Returning to reality for a moment, the lives of these poor creatures do seem to be particularly dull. I would imagine therefore that one of the highlights of the day is feeding time. Most days it might just be hay, slop or commercially manufactured, tasteless dry feed. Nothing to get excited about there, but a meal is a meal – unless that meal has come from a brewery… Regular readers will know that our spent grain is taken away by farmers and used for animal feed. This stuff is natural, nutritious and really quite tasty. Sometimes, if it’s left open to the air for a bit, or not picked up promptly, some wild yeast can get in there…and you know what that means!
This natural fermentation phenomenon goes a long way to explaining the abnormal animal behaviours described by a farmer we encountered. He normally takes the dull, dry food out on a trailer pulled by his tractor. The animals raise a lazy eyelid, finish their conversations, shake the flies from their faces and slowly amble over to the feeding station where lunch awaits. However, when he delivers the tasty, spent grain, he happens to take his red pick-up truck. The animals are acutely aware of the different vehicle shape and noise (they’re colour blind), and know exactly what special treat is on its way.
We can’t be entirely sure if the response that follows is just down to having a welcome change of menu, a rather tastier repast or, more likely, the possibility that some wild yeast has done its work and created a mildly intoxicating foodstuff. Anyway, the farmer tells us that the moment his truck is within sight or sound of the herd, the response is exceptional. In the time it takes Usain Bolt to get upright out of the blocks, the animals have raised their heads, spat out the grass they were munching, turned to face the advancing meal on wheels and set off at a gallop that belies their less than aerodynamic build. Mud flies from their hooves, the wind drives sweat from their backs and their eyes bug out in a concentrated stare.

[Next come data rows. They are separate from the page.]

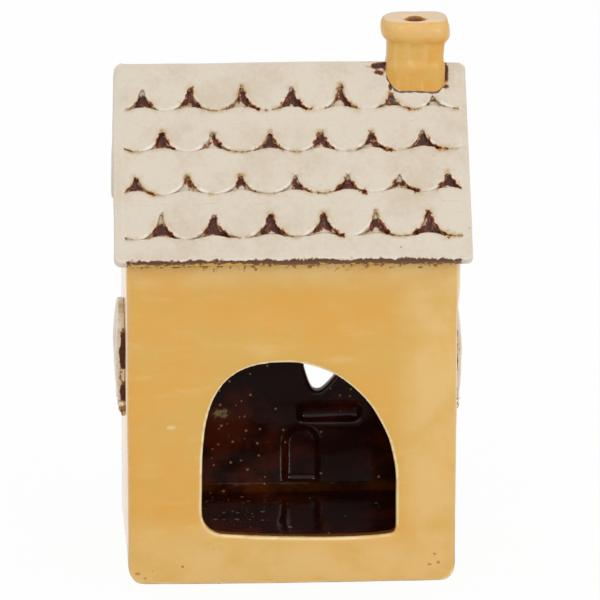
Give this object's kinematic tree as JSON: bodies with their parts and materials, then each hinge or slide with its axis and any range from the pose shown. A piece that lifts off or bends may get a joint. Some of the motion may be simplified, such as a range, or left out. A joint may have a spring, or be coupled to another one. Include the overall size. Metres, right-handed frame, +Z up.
{
  "type": "tealight house",
  "caption": "Glazed stoneware cottage that holds a tealight: arched mouth at the back, scalloped tile roof, vented chimney, heart and window light holes.",
  "frame": {"origin": "on the table, under the middle of the house", "axes": "+Z up, +X to the right as seen from the arched side, +Y from the arched side to the street side with the door"},
  "size_m": [0.1124, 0.083, 0.1756],
  "materials": {
    "wall_glaze": "satin mustard yellow glaze, pooled and mottled, brown inside",
    "roof_glaze": "satin cream glaze over brown oxide that shows in the recesses",
    "inside_glaze": "glossy treacle brown glaze with pale specks",
    "trim_glaze": "satin cream glaze, brown in the corners",
    "door_glaze": "satin brown glaze"
  },
  "bodies": {
    "root": {"back_wall": "wall_glaze", "front_wall": "wall_glaze", "left_gable_wall": "wall_glaze", "right_gable_wall": "wall_glaze", "chimney": "wall_glaze", "floor_slab": "inside_glaze", "back_roof_slab": "roof_glaze", "back_tile_course_1": "roof_glaze", "back_tile_course_2": "roof_glaze", "back_tile_course_3": "roof_glaze", "back_tile_course_4": "roof_glaze", "front_roof_slab": "roof_glaze", "front_tile_course_1": "roof_glaze", "front_tile_course_2": "roof_glaze", "front_tile_course_3": "roof_glaze", "front_tile_course_4": "roof_glaze", "left_window_frame": "trim_glaze", "left_window_box": "trim_glaze", "right_window_frame": "trim_glaze", "right_window_box": "trim_glaze", "street_window_frame": "trim_glaze", "street_window_box": "trim_glaze", "upper_left_window_frame": "trim_glaze", "upper_left_window_sill": "trim_glaze", "upper_right_window_frame": "trim_glaze", "upper_right_window_sill": "trim_glaze", "heart_box": "trim_glaze", "door_leaf": "door_glaze", "door_surround": "trim_glaze", "door_knob": "inside_glaze", "door_steps": "trim_glaze"}
  },
  "joints": []
}
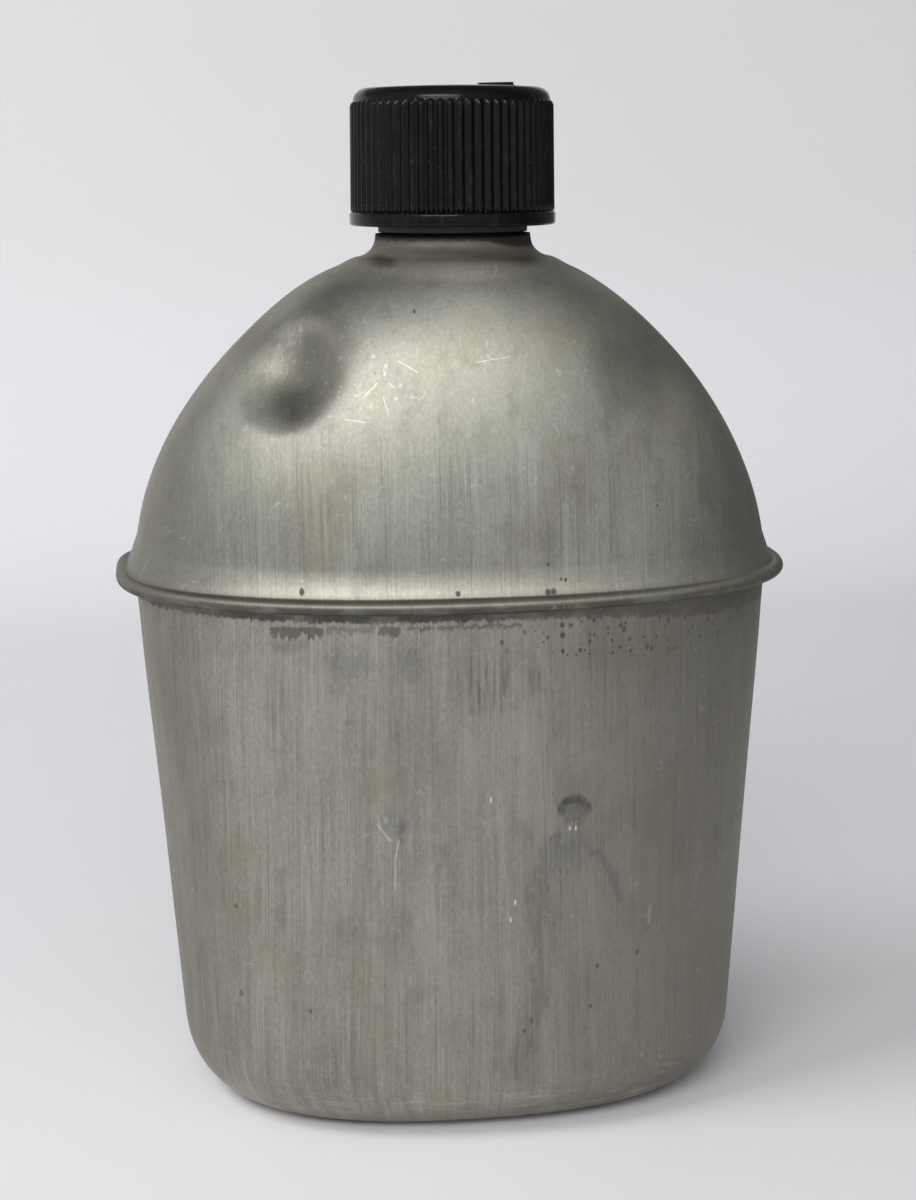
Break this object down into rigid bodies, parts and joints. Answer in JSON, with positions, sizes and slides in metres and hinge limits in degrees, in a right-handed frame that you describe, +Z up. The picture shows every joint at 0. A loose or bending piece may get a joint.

As yet there have been no reported incidents of injury to the farmer as he tries to shell out the food before being trampled by the alcohol-crazed herd. However, we understand that unless sufficient distribution is promptly made, enough to satisfy their lustful hunger, then things could get nasty. In the event of accidentally doling out greater quantities than intended, efforts to repatriate some proportion of the feed to the vehicle have resulted in minor injuries and a brief fracas. It warms my heart to know that our efforts to produce delicious beers for happy humans also provide a by-product that cheers the lives of these bored beasts normally subjected to a subsistence diet. I imagine they taste better when they get to that dinner plate too.
Back at Orbit Arches, the brewery is up and running. Our tanks presently hold one batch each of Ivo, Neu and Nico and we have already consigned a batch of Ivo to bottle and keg. We have a desk and chair, soon to be joined by a PC and printer. We have a lovely, big fridge to complement our kettle and toaster. Today, an alarm system is being fitted and we have already erected two paper towel dispensers and an electric fly killing apparatus. We have a supply of 98 t-shirts (Mario and I already took one each), tons of grain, a haul of hops, yeast, chemicals, kegs, bottles, boxes, tools, coffee, tea and snacks.
We decided that we would bottle onsite. So, one morning, with help from my friend Matt, we set up a bottling station. We started with 3,000 empty bottles, two rinsers, three bottle trees, one six-head siphon filler, one capping apparatus and 125 boxes. Each bottle was rinsed, dried on the tree, attached to the filler, filled, passed to the capper, capped and placed in a box. Caps and boxes had to be regularly restocked and the capper (me) got pretty wet as the caps sit in a sterilising fluid until plucked out to fulfil their destiny. Pulling down the capping machine lever 3,000 times has left me with a bruised hand, sore shoulder and mismatched biceps. However, after about 8 hours hard labour, an extended take away pizza lunch and only a few minor mishaps, we had 3,000 bottles of Ivo Pale – a noteworthy achievement.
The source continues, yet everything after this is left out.